→ **Short exercise**
Repeat exactly the lines from the start through the line with "bpy.data.objects.remove(other)", both ends included.

→ **Material provided**
══════
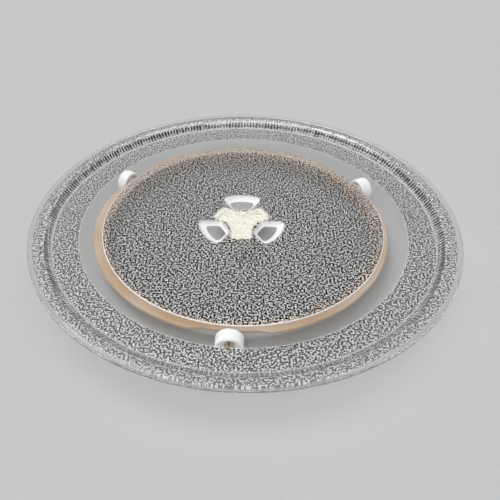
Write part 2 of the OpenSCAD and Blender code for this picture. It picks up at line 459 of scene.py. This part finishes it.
def combine(piece, other, operation):
    modifier = piece.modifiers.new("combine", "BOOLEAN")
    modifier.operation = operation
    modifier.solver = "EXACT"
    modifier.object = other
    shown = piece.evaluated_get(bpy.context.evaluated_depsgraph_get())
    mesh = bpy.data.meshes.new_from_object(shown)
    piece.modifiers.clear()
    piece.data = mesh
    bpy.data.objects.remove(other)


def addPins(ring):
    s = pinSet
    e = 0.4
    boss = [(s["rootR"], s["bossR"])] + roundCorner(s["bossEnd"] - e, s["bossR"] - e, e, 90, 0)
    boss += [(s["bossEnd"], s["pinR"] + 0.3), (s["bossEnd"] + 0.1, s["pinR"] + 0.1),
             (s["bossEnd"] + 0.3, s["pinR"])]
    tip = s["snapStart"] + s["snapL"]
    snap = [(s["snapStart"], s["pinR"])] + roundCorner(s["snapStart"] + 0.2, s["snapR"] - 0.2, 0.2, 180, 60)
    snap += roundCorner(tip - 0.25, s["tipR"] - 0.25, 0.25, 60, 0)
    for i, turn in enumerate(wheelTurns):
        pinMesh = revolve(boss + snap, 64, False)
        bmesh.ops.transform(pinMesh, matrix=axleMatrix(turn), verts=pinMesh.verts)
        pin = finishMesh(pinMesh, "pin%d" % i, tanPlastic)
        slotMesh = bmesh.new()
        bmesh.ops.create_cube(slotMesh, size=1)
        size = Vector((2 * s["slotL"], s["slotW"], 12)) * mm
        bmesh.ops.scale(slotMesh, vec=size, verts=slotMesh.verts)
        bmesh.ops.translate(slotMesh, vec=Vector((tip, 0, 0)) * mm, verts=slotMesh.verts)
        bmesh.ops.transform(slotMesh, matrix=axleMatrix(turn), verts=slotMesh.verts)
        slot = finishMesh(slotMesh, "slot%d" % i, tanPlastic)
        combine(pin, slot, "DIFFERENCE")
        combine(ring, pin, "UNION")
    ring.data.name = ring.name
    for polygon in ring.data.polygons:
        polygon.use_smooth = True
    ring.data.set_sharp_from_angle(angle=math.radians(35))


ring = buildRing()
addPins(ring)
placePiece(ring, "ring", "tan_plastic", "roller_ring")
print("roller ring moulded:", len(ring.data.polygons), "faces")


# Wheels

wheelSet = {
    "startR": 85.55,
    "radius": wheelD / 2,
    "width": 7.0,
    "round": 0.9,
    "boreR": 2.2,
    "hubR": 3.5,
    "recessR": 5.4,
    "recess": 2.5,
    "inner": 1.8,
    "edge": 0.3,
    "count": 120,
}


def wheelSection():
    s = wheelSet
    w, e, q = s["width"], s["edge"], s["round"]
    web = w - s["recess"]
    points = roundCorner(e, s["boreR"] + e, e, 270, 180, 3)
    points += roundCorner(e, s["hubR"] - e, e, 180, 90, 3)
    points += [(s["inner"] - e, s["hubR"])] + roundCorner(s["inner"] - e, s["hubR"] + e, e, 270, 360, 3)[1:]
    points += roundCorner(s["inner"] - e, s["recessR"] - e, e, 0, 90, 3)
    points += roundCorner(e, s["recessR"] + e, e, 270, 180, 3)
    points += roundCorner(q, s["radius"] - q, q, 180, 90, 7)
    points += roundCorner(w - q, s["radius"] - q, q, 90, 0, 7)
    points += roundCorner(w - e, s["recessR"] + e, e, 0, -90, 4)
    points += roundCorner(web + e, s["recessR"] - 0.1 - e, e, 90, 180, 4)
    points += roundCorner(web - e, s["boreR"] + e, e, 0, -90, 3)
    return points


def buildWheel(name, turn):
    section = [(along + wheelSet["startR"], radius) for along, radius in wheelSection()]
    bm = revolve(section, wheelSet["count"], True)
    bmesh.ops.transform(bm, matrix=axleMatrix(turn), verts=bm.verts)
    return finishMesh(bm, name, whitePlastic)


for number, (body, turn) in enumerate(zip(("front_wheel", "right_wheel", "left_wheel"), wheelTurns), 1):
    wheel = buildWheel(body.split("_")[0] + "RollerWheel", turn)
    placePiece(wheel, body, "white_plastic", "wheel_%d" % number)
print("wheels turned")


# Drive coupler

couplerSet = {
    "lobeTurns": (30, 150, 270),
    "lobeR": 16.8,
    "lobeHalf": 6.1,
    "hubR": 8.9,
    "cornerR": 2.4,
    "hollowR": 12.0,
    "topZ": couplerHigh.z / mm,
    "height": 8.0,
    "roofT": 3.0,
    "wall": 2.0,
    "pocket": 1.4,
    "pocketEdge": 2.4,
    "edge": 0.5,
    "bottomZ": couplerLow.z / mm,
    "stemR": 6.0,
    "mouthR": 3.55,
    "mouthDeep": 4.0,
    "socketR": 3.05,
    "socketFlat": 2.3,
    "socketDeep": 11.0,
}


def lobeOutline(inset):
    # The three lobes' outline, drawn in by the inset; the hollows between the lobes grow with it
    s = couplerSet
    half, endR = s["lobeHalf"] - inset, s["lobeR"] - inset
    corner, hollow = max(s["cornerR"] - inset, 0.3), s["hollowR"] + inset
    hollowX = (half + hollow) / math.tan(math.radians(60))
    cornerX = math.sqrt((endR - corner) ** 2 - (half - corner) ** 2)
    endTurn = math.atan2(half - corner, cornerX)
    side = arcPoints(0, 0, endR, 0, endTurn, 4)
    side += arcPoints(cornerX, half - corner, corner, endTurn, math.pi / 2, 7)[1:]
    side += arcPoints(hollowX, half + hollow, hollow, -math.pi / 2, -math.pi * 2 / 3, 6)
    lobe = [(x, -y) for x, y in reversed(side[1:])] + side[:-1]
    points = []
    for turn in s["lobeTurns"]:
        spin = Matrix.Rotation(math.radians(turn), 2)
        points += [spin @ Vector(p) for p in lobe]
    return points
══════
→ **Worked solution**
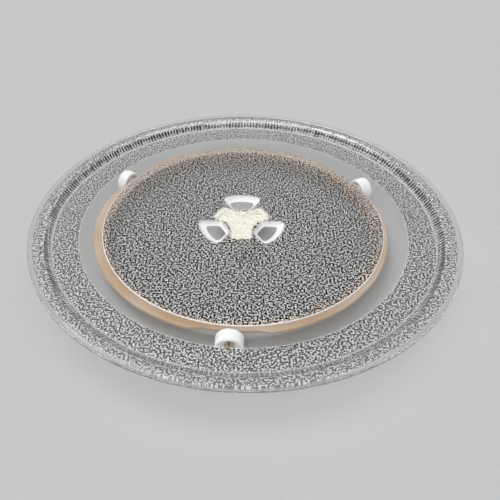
Write part 2 of the OpenSCAD and Blender code for this picture. It picks up at line 459 of scene.py. This part finishes it.
def combine(piece, other, operation):
    modifier = piece.modifiers.new("combine", "BOOLEAN")
    modifier.operation = operation
    modifier.solver = "EXACT"
    modifier.object = other
    shown = piece.evaluated_get(bpy.context.evaluated_depsgraph_get())
    mesh = bpy.data.meshes.new_from_object(shown)
    piece.modifiers.clear()
    piece.data = mesh
    bpy.data.objects.remove(other)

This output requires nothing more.